DDR3 also eliminates any trade-off between performance and power consumption with 1.5V operation per chip, compared to the 1.8V per chip required by DDR2 memory.
Mounting and layout options
In order to push the boundaries of memory density even further, the move to DDR3 can be combined with new, space-saving modules as well as creative layout and mounting configurations.
Swissbit’s new XR-DIMM DDR3 memory module enables higher levels of density by achieving capacity of 1GB to 8GB in a 38mm x 67.5mm package. The XR-DIMM supports full DDR3-1600 / EP3-12800 and provides error detection and correction using Error-Correcting Code (ECC).
An 8GB version is planned for Q3/2012. Compatibility with DDR3 72b SO-DIMM pin definitions and Serial-Presence Detection (SPD) allows this rugged module to be used as an easy upgrade for SODIMM, even in industrial and military applications.
To support higher performance, a balanced signal-to-ground ratio becomes critical. The 244-pin Mini-DIMM or 240-pin XR-DIMM packages have increased power/GND pins compared to the 204-pin SODIMM packages.
Creative mounting options for the XR-DIMM, and other form factors such as Mini-DIMM and R-DIMM, can also help designers to push memory density to higher limits. The XR-DIMM can be parallel-mounted on a mezzanine card above the memory on the main card.
Angled sockets can also help to optimise board space by reducing the height of the board to enable more boards to be slotted into each rack.

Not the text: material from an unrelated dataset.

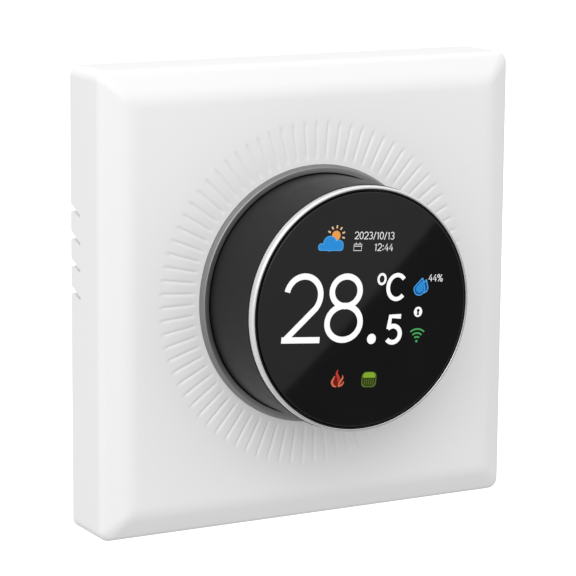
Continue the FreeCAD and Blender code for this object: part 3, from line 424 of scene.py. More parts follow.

Using TE Connectivity’s DDR3 204 position SO-DIMM right-angled socket provides a PCB height of 4.0mm to10.0mm to increase the flexibility of PCB component positioning. The equivalent 240-pin Mini-DIMM socket has a height of 9.79mm , to provide a maximum seating height of 6.29mm.
Higher frequency also means that board design becomes more complex and PCB layout more challenging. It is important to locate the memory as close as possible to the processor and to balance the distance between the chips to achieve the correct timing for the memory.
At present, high-end memory density probably means using DDR2 in the Mini-RDIMM format: to take memory density to the levels required to support multi-core processing may mean using DDR3 to increase capacity to 128GB of DDR3 memory per processor.
However, despite the obvious advantages in capacity, speed and power-consumption, DDR3 may not suit every application. Careful evaluation of a range of memory technologies, packages and mounting options, supported by advice and layout support from Acal BFi specialists, can help designers to optimize available board space and to achieve the significant increases in memory density demanded by multi-core processors.